In the early part of the 19th Century, a prominent scientist named Samuel Morton deduced from his limited and unverified collection of skulls that the larger supposedly European skulls denoted greater influence and therefore superiority. This early quackery, published prior to Darwin’s theories on evolution, and long before the discovery of DNA, was heralded early on by Southern slavers in the US. These ideas became the scientific basis to justify white supremacy and black inferiority as the ominous clouds of the US Civil War loomed over their lucrative exploitation of Black slaves. Morton’s “Crainiometry” which classified humans based on the size of their cranium cavity, conveniently tied to his theory of a divinely determined hierarchy, gained him the infamous title of the Father of Scientific Racism.
Scientific advances in DNA research and the more recent sequencing of the Human Genome have determined the close relationship among humans at the genetic level; effectively disproving all the misconceptions posited by Morton some 200 years ago. Nonetheless his legacy lives on.
A few months ago I enrolled in 23&me and confirmed what I always knew, that despite the outward appearance, my dominant ancestry is not European, i.e, white. As it turns out, I am 46% Central and South Asian (India), 22% Sub-Saharan African, and only 20% European.
When I lived in the United States, I always “passed” for white, or Latino, or for any fair-skinned ethnicity for that matter. Growing up in Belize, though, always gave me an awareness that no matter how much I was accepted at parties, for jobs, or even at various fraternities and peer groups at my pedigreed Southern university in Louisiana, that I would never quite feel comforted or could I share in the privileges reserved for those that grew up white in white America.
See, from my recollection growing up in our little Belize being white was never a function of skin color, but more of economic power. I grew up in a lower middle-class family, where my darker skinned siblings often made mirth of my genetic throw-back to the (now I know) recessive genes of my European ancestry, calling me names like White Cheese and Limey pickney. None of this, however was meant in a disparaging way, and in fact, though I silently longed for a darker complexion just to fit in, I never felt handicapped for looking different. If fact, growing up in a household that hosted Peace Corps volunteers, influenced my view of a white American as that of a kindly, gentle, larger than life soul, whose goal in life is to assist the less fortunate and who had not a mean bone in his/her body.
In the US, though, I got a rude awakening on what it was to be non-white. Not by any overt racism aimed at me, but by the treatment that I observed of my black friends at school in the 1980s, and the behavior I observed among my white peers.
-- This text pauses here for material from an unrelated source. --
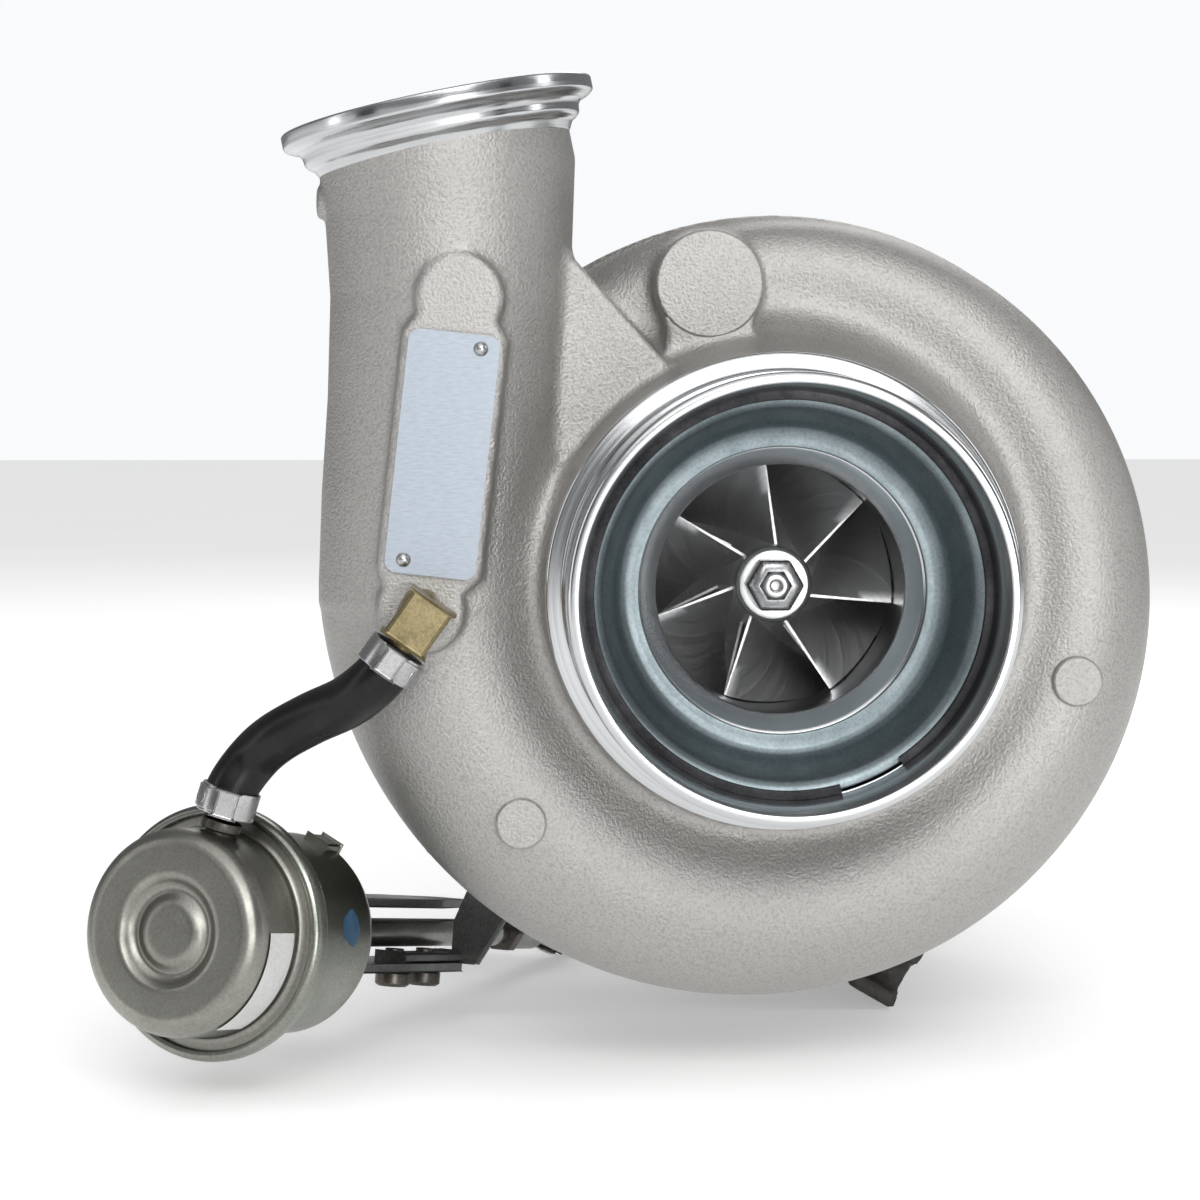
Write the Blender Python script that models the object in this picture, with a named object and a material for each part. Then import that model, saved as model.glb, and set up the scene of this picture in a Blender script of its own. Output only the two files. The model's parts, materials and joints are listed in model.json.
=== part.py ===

There was my friend Arlene, the daughter (orphan) of scientist parents who perished in a car accident, leaving her a small fortune. Not even her BMW gave her the pass beyond her dark skin to be considered an equal much less an elite. Then there was Garth. Tall, muscular and good looking, the president of the black fraternity whose members are branded with a hot iron in reminiscent defiance to the history of that famous slave trading post in which we lived. Both taught me from different perspectives, that though the removal of divisions among racial lines may have been enshrined in law through civil rights actions a mere two decades before, in practice, and in the hearts and minds of many whites, the beacons of racism never dimmed.
As fate would have it I met and for several years I dated the daughter of a white elite in New Orleans. A well-known politician who, on Monday nights would host fellow white elite politicians at his home. I had, at times, the opportunity to listen to the banters of the inheritors of Huey P Long. Politicians like Harry Lee, the former Jefferson Parrish sheriff who publicly advised his officers that any black person seen in a white neighbourhood would be detained and others like Harry Connick Sr. the then District Attorney and the disgraced former Governor Edwin Edwards. These conversations clearly demonstrated to me the concept of white privilege, though at the time such a term was not yet coined. White privilege in 1980s Louisiana was accepted and expected, and politicians and law enforcers knew this and acted accordingly.
As I watch the video of the murder of George Floyd, and the aftermath of protests nationwide, I am saddened and appalled. Appalled that the segregation and racism I observed in 1980s Louisiana; the racism that prevailed in the deep south, is still pervasive in the hearts and minds of so many whites in so many cities throughout the US. The assumption by those entrusted to protect, that a black man is deserving of what can only be described as a public lynching, is appalling and makes for a sad day in the history of that nation.
I cannot for the life of me understand how it can be that select members of those genetic versions equals to 20% of my DNA who look like me, can ever believe that they are entitled to the superiority of race to the point at where they can take the life of those that share the rest of my genetic makeup.
Ironically, more recent genetic research has revealed two deep truths about people. First, that all humans are closely related—more closely related than all chimps, even though there are many more humans around today. Everyone has the same collection of genes, but with the exception of identical twins, everyone has slightly different versions of some of them. Studies of this genetic diversity have allowed scientists to reconstruct a kind of family tree of human populations.
This widely available data has revealed the second deep truth: In a very real sense, all people alive today are Africans.